# TASK STATEMENT
Quote verbatim the span of lines that begins the listing below and closes with the line containing "return group".

# DATA FOR PROCESSING
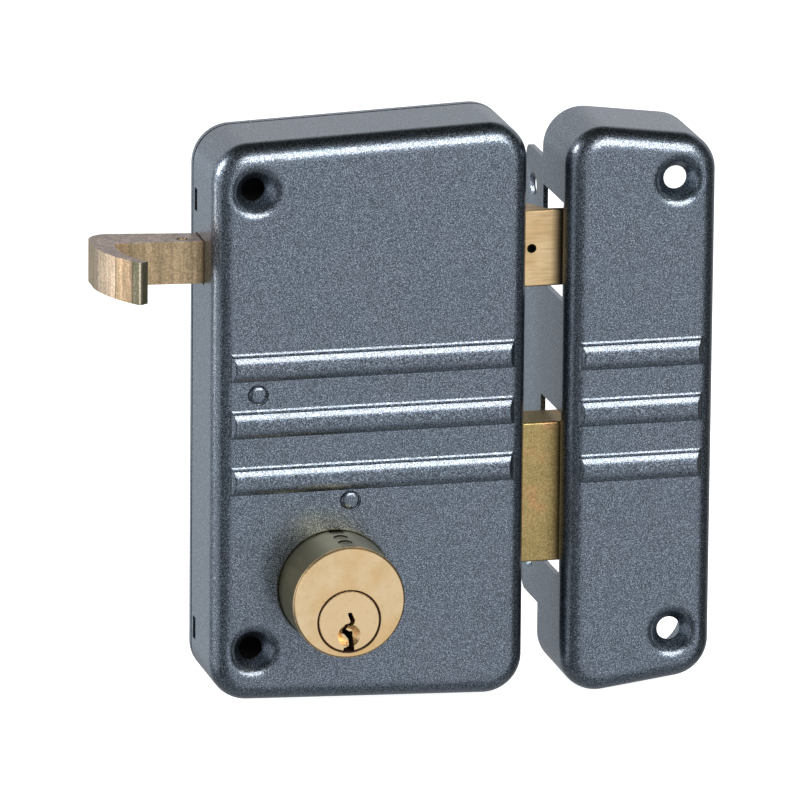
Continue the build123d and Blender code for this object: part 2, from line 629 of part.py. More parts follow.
def make_pin_springs():
    wire_r, radius = 0.16, 1.1
    low = DRIVER_LOW + DRIVER_LENGTH + wire_r + 0.03
    high = CYLINDER_Z + CYLINDER_R - CAP_SINK - CAP_THICK - wire_r - 0.03
    springs = [
        coil(radius, wire_r, high - low, 6, (CYLINDER_X, -depth, low), (0, 0, 1)).part
        for depth in CHAMBER_DEPTHS
    ]
    with BuildPart() as group:
        add(springs)
    return group


def make_cylinder_screws():
    with BuildPart() as screws:
        for side in (-1, 1):
            x = CYLINDER_X + side * CYLINDER_SCREW_OFFSET
            disc(x, PLUG_Z, CYLINDER_SCREW_R, 0.02, CYLINDER_REAR + 7)
            disc(x, PLUG_Z, CYLINDER_SCREW_R + 1.2, 0.02, 1.2, taper=45)
            block(x - 2.6, x + 2.6, PLUG_Z - 0.35, PLUG_Z + 0.35, 0, 0.6, mode=Mode.SUBTRACT)
    return screws


def involute(angle):
    """Involute function of a pressure angle."""
    return tan(angle) - angle


def pinion_outline():
    """Corner points of the pinion, with one tooth pointing straight up."""
    base_r = GEAR_PITCH_R * cos(PRESSURE_ANGLE)
    tip_r = GEAR_PITCH_R + ADDENDUM
    root_r = GEAR_PITCH_R - DEDENDUM
    steps = 4
    radii = [base_r + (tip_r - base_r) * i / (steps - 1) for i in range(steps)]
    half_angles = [
        TOOTH_HALF / GEAR_PITCH_R + involute(PRESSURE_ANGLE) - involute(acos(min(1, base_r / r)))
        for r in radii
    ]
    flank = [(root_r, half_angles[0])] + list(zip(radii, half_angles))
    points = []
    for tooth in range(GEAR_TEETH):
        middle = pi / 2 + 2 * pi * tooth / GEAR_TEETH
        side = [(r, middle - half) for r, half in flank]
        side += [(r, middle + half) for r, half in reversed(flank)]
        points += [(CYLINDER_X + r * cos(a), PLUG_Z + r * sin(a)) for r, a in side]
    return points


def make_drive_pinion():
    with BuildPart() as pinion:
        prism(RACK_REAR + 0.1, RACK_FRONT - 0.1, *pinion_outline())
        disc(CYLINDER_X, PLUG_Z, NECK_R, RACK_REAR - 0.2, RACK_FRONT + 0.15)
        disc(CYLINDER_X, PLUG_Z, JOURNAL_R, 0.3, RACK_REAR - 0.1)
        # tongue that fits the plug's slot
        block(CYLINDER_X - 3.6, CYLINDER_X + 3.6, PLUG_Z - 0.9, PLUG_Z + 0.9,
              RACK_FRONT + 0.1, PLUG_REAR + 1.9)
        # key cam below the journal, in the lever's layer
        with BuildSketch(layer(LEVER_REAR - 0.1)):
            with Locations((CYLINDER_X, PLUG_Z)):
                Circle(4)
            with Locations((CYLINDER_X, PLUG_Z - CAM_R / 2 + 0.9)):
                Rectangle(3.6, CAM_R - 1.8)
            with Locations((CYLINDER_X, PLUG_Z - CAM_R + 1.8)):
                Circle(1.8)
        extrude(amount=LEVER_FRONT - LEVER_REAR + 0.2)
        # blade slot for the tailpiece of an outside cylinder
        block(CYLINDER_X - 2, CYLINDER_X + 2, PLUG_Z - 0.6, PLUG_Z + 0.6, 0, 5.0, mode=Mode.SUBTRACT)
    return pinion


# ---- deadbolt ----
def make_deadbolt():
    low, high = DEADBOLT_Z - DEADBOLT_HEIGHT / 2, DEADBOLT_Z + DEADBOLT_HEIGHT / 2
    with BuildPart() as bolt:
        block(DEADBOLT_BACK_X, DEADBOLT_TIP_X, low, high, BOLT_REAR, BOLT_FRONT)
        chamfer(bolt.faces().sort_by(Axis.X)[-1].edges(), 0.5)
        chamfer(bolt.edges().filter_by(Axis.X).group_by(Axis.Y)[0], 0.3)
        # rear recess for the rack plate
        block(DEADBOLT_BACK_X - 1, RACK_RIGHT + 0.1, RACK_ARM_LOW - 0.1, RACK_TOP + 0.1,
              BOLT_REAR - 1, RACK_FRONT + 0.02, mode=Mode.SUBTRACT)
        for x, z in RACK_RIVETS:
            disc(x, z, RACK_RIVET_R + 0.02, BOLT_REAR - 1, 13.05, mode=Mode.SUBTRACT)
    return bolt


def rack_outline():
    """Edge of the rack plate: toothed along the bottom, a plain arm to the deadbolt."""
    pitch_z = PLUG_Z + GEAR_PITCH_R
    root_z, tip_z = pitch_z + DEDENDUM, pitch_z - ADDENDUM
    root_half = TOOTH_HALF + DEDENDUM * tan(PRESSURE_ANGLE)
    tip_half = TOOTH_HALF - ADDENDUM * tan(PRESSURE_ANGLE)
    first = CYLINDER_X - 1.5 * TOOTH_PITCH
    points = [(RACK_LEFT, RACK_TOP), (RACK_LEFT, root_z)]
    for tooth in range(RACK_TEETH):
        middle = first + tooth * TOOTH_PITCH
        points += [
            (middle - root_half, root_z),
            (middle - tip_half, tip_z),
            (middle + tip_half, tip_z),
            (middle + root_half, root_z),
        ]
    arm_left = points[-1][0] + 1.5
    points += [(arm_left, root_z), (arm_left, RACK_ARM_LOW), (RACK_RIGHT, RACK_ARM_LOW)]
    return points + [(RACK_RIGHT, RACK_TOP)]


def make_rack_tail_plate():
    slot_left = GUIDE_X - GUIDE_POST_R - 0.3
    slot_right = GUIDE_X + BOLT_TRAVEL + GUIDE_POST_R + 0.3
    with BuildPart() as plate:
        prism(RACK_REAR, RACK_FRONT, *rack_outline())
        with BuildSketch(layer(RACK_REAR - 1)):
            with Locations(((slot_left + slot_right) / 2, GUIDE_Z)):
                SlotOverall(slot_right - slot_left, 2 * GUIDE_POST_R + 0.2)
        extrude(amount=RACK_FRONT - RACK_REAR + 2, mode=Mode.SUBTRACT)
        for x, z in RACK_RIVETS:
            disc(x, z, RACK_RIVET_R + 0.02, RACK_REAR - 1, RACK_FRONT + 1, mode=Mode.SUBTRACT)
    return plate


def make_rack_rivets():
    with BuildPart() as rivets:
        for x, z in RACK_RIVETS:
            disc(x, z, RACK_RIVET_R, RACK_REAR, 13.0)
    return rivets


def make_bolt_friction_spring():
    foot = -PLATE - 0.05 - LEAF_THICK / 2
    crest = -BOLT_REAR + 0.15 + LEAF_THICK / 2
    halfway = (20.5, (foot + crest) / 2)
    with BuildPart() as spring:
        with BuildSketch(Plane.XY.offset(DEADBOLT_Z - LEAF_WIDTH / 2)):
            with BuildLine():
                flat = Line((LEAF_LEFT, foot), (14, foot))
                rise = TangentArc(flat @ 1, halfway, tangent=(1, 0))
                bend = TangentArc(halfway, (LEAF_CREST_X, crest), tangent=rise % 1)
                TangentArc(bend @ 1, (LEAF_CREST_X + 3.4, crest + 0.7), tangent=(1, 0))
            trace(line_width=LEAF_THICK)
        extrude(amount=LEAF_WIDTH)
        disc(*LEAF_RIVET, STOP_RIVET_R + 0.02, 0, PLATE + 3, mode=Mode.SUBTRACT)
    return spring


def make_friction_spring_rivet():
    seat = PLATE + 0.05 + LEAF_THICK
    with BuildPart() as rivet:
        disc(*LEAF_RIVET, STOP_RIVET_R, 0, seat + 0.02)
        disc(*LEAF_RIVET, STOP_RIVET_R + 0.9, seat + 0.02, seat + 0.8)
    return rivet


# ---- keeper ----
def make_keeper():
    shell = (KEEPER_LEFT, KEEPER_RIGHT, KEEPER_HALF_LEFT, KEEPER_HALF_RIGHT, KEEPER_Z)
    rib_ends = (KEEPER_RIB_LEFT, KEEPER_RIB_RIGHT)
    outer = pressed_box(*shell, 0, 0)
    inner = pressed_box(*shell, -1, SHEET)
    ridges = ribs(*rib_ends, KEEPER_Z)
    with BuildPart() as keeper:
        add(outer)
        add(inner, mode=Mode.SUBTRACT)
        add(ridges)
        hollow_ribs(*rib_ends, KEEPER_Z)
        dished_holes(KEEPER_SCREW_X, KEEPER_SCREW_Z, KEEPER_SCREW_HALF)
        flange()
        for low, high in ((22.9, 45.1), (-39.7, -2.3)):
            block(KEEPER_LEFT - 1, KEEPER_LEFT + 3, low, high, 0.8, 18.0, mode=Mode.SUBTRACT)
    return keeper


def flange():
    """Strip that runs back from the keeper's left wall, with two countersunk holes."""
    with BuildSketch(Plane.YZ.offset(KEEPER_LEFT)) as strip:
        with Locations(((FLANGE_REACH - 4) / 2, FLANGE_Z)):
            RectangleRounded(FLANGE_REACH + 4, 2 * FLANGE_HALF, 3)
    extrude(strip.sketch, amount=SHEET)
    with Locations(*[
        Location((KEEPER_LEFT, FLANGE_HOLE_Y, FLANGE_Z + side * FLANGE_HOLE_HALF), (0, -90, 0))
        for side in (-1, 1)
    ]):
        CounterSinkHole(radius=FLANGE_HOLE_R, counter_sink_radius=FLANGE_HOLE_R + 0.8, depth=4)


MAKERS = {
    "lock_cover": make_lock_cover,
    "base_plate": make_base_plate,
    "bolt_guide_plate": make_bolt_guide_plate,
    "screw_sleeves": make_screw_sleeves,
    "lever_pivot_rivet": make_lever_pivot_rivet,
    "bolt_guide_rivet": make_bolt_guide_rivet,
    "latch_bolt": make_latch_bolt,
    "latch_grub_screw": make_latch_grub_screw,
    "latch_tail_bar": make_latch_tail_bar,
    "lever_drive_pin": make_lever_drive_pin,
    "pull_handle": make_pull_handle,
    "handle_pin": make_handle_pin,
    "latch_spring": make_latch_spring,
    "spring_stop": make_spring_stop,
    "spring_stop_rivets": make_spring_stop_rivets,
    "latch_lever": make_latch_lever,
    "cylinder_body": make_cylinder_body,
    "cylinder_plug": make_cylinder_plug,
    "plug_clip": make_plug_clip,
    "key_pins": make_key_pins,
    "driver_pins": make_driver_pins,
    "chamber_caps": make_chamber_caps,
    "pin_springs": make_pin_springs,
    "cylinder_screws": make_cylinder_screws,
    "drive_pinion": make_drive_pinion,
    "deadbolt": make_deadbolt,
    "rack_tail_plate": make_rack_tail_plate,
    "rack_rivets": make_rack_rivets,
    "bolt_friction_spring": make_bolt_friction_spring,
    "friction_spring_rivet": make_friction_spring_rivet,
    "keeper": make_keeper,
}

os.makedirs("parts", exist_ok=True)
for name, make in MAKERS.items():
    piece = make()
    piece.part.label = name
    export_step(piece.part, f"parts/{name}.step")
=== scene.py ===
"""Looks of the rim night latch and its keeper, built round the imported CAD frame.

Lengths inside the shape functions are millimetres in the frame's own axes: X to the keeper, Y back into
the door, Z up. A depth is the distance in front of the door face, so it is minus Y. Meshes are in metres.
"""
import json
import math

import bmesh
import bpy
from mathutils import Matrix, Vector
from mathutils.geometry import delaunay_2d_cdt


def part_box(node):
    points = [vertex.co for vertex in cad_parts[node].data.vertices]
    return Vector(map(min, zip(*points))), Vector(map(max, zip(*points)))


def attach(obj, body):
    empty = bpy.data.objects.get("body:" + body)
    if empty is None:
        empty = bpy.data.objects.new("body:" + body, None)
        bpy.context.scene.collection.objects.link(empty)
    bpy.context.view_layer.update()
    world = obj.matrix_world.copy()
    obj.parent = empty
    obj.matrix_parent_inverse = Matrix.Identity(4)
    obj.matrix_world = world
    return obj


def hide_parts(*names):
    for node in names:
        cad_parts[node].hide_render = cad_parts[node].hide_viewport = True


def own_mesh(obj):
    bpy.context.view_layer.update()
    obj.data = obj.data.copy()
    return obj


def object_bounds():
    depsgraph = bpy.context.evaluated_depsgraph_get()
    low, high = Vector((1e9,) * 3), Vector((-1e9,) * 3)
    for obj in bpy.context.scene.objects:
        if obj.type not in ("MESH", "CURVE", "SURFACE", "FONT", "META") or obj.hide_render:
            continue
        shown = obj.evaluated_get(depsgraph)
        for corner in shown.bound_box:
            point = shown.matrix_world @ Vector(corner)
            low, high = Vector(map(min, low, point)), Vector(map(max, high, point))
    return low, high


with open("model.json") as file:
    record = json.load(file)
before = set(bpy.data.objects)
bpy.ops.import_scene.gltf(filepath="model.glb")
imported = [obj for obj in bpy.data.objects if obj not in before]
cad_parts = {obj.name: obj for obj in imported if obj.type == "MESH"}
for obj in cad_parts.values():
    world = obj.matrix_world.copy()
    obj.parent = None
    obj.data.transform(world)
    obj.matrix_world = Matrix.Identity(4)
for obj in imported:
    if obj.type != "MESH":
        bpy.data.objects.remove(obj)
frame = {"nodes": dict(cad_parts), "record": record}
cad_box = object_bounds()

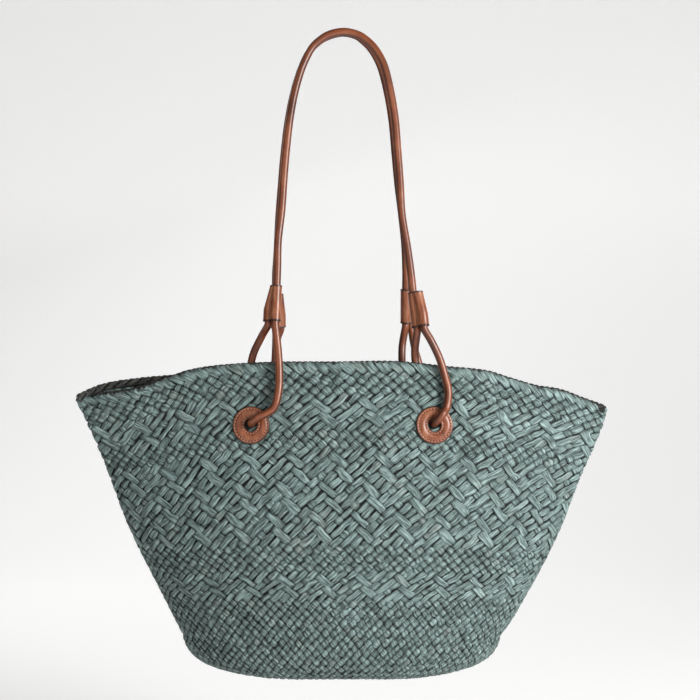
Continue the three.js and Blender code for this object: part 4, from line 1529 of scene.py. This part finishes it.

# RESPONSE TO THIS TASK
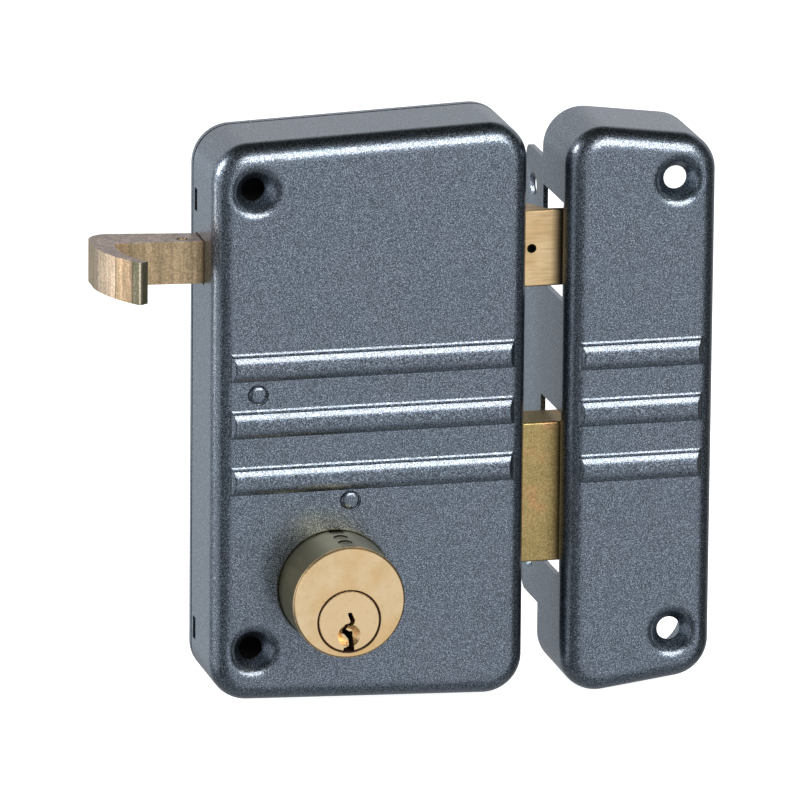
Continue the build123d and Blender code for this object: part 2, from line 629 of part.py. More parts follow.
def make_pin_springs():
    wire_r, radius = 0.16, 1.1
    low = DRIVER_LOW + DRIVER_LENGTH + wire_r + 0.03
    high = CYLINDER_Z + CYLINDER_R - CAP_SINK - CAP_THICK - wire_r - 0.03
    springs = [
        coil(radius, wire_r, high - low, 6, (CYLINDER_X, -depth, low), (0, 0, 1)).part
        for depth in CHAMBER_DEPTHS
    ]
    with BuildPart() as group:
        add(springs)
    return group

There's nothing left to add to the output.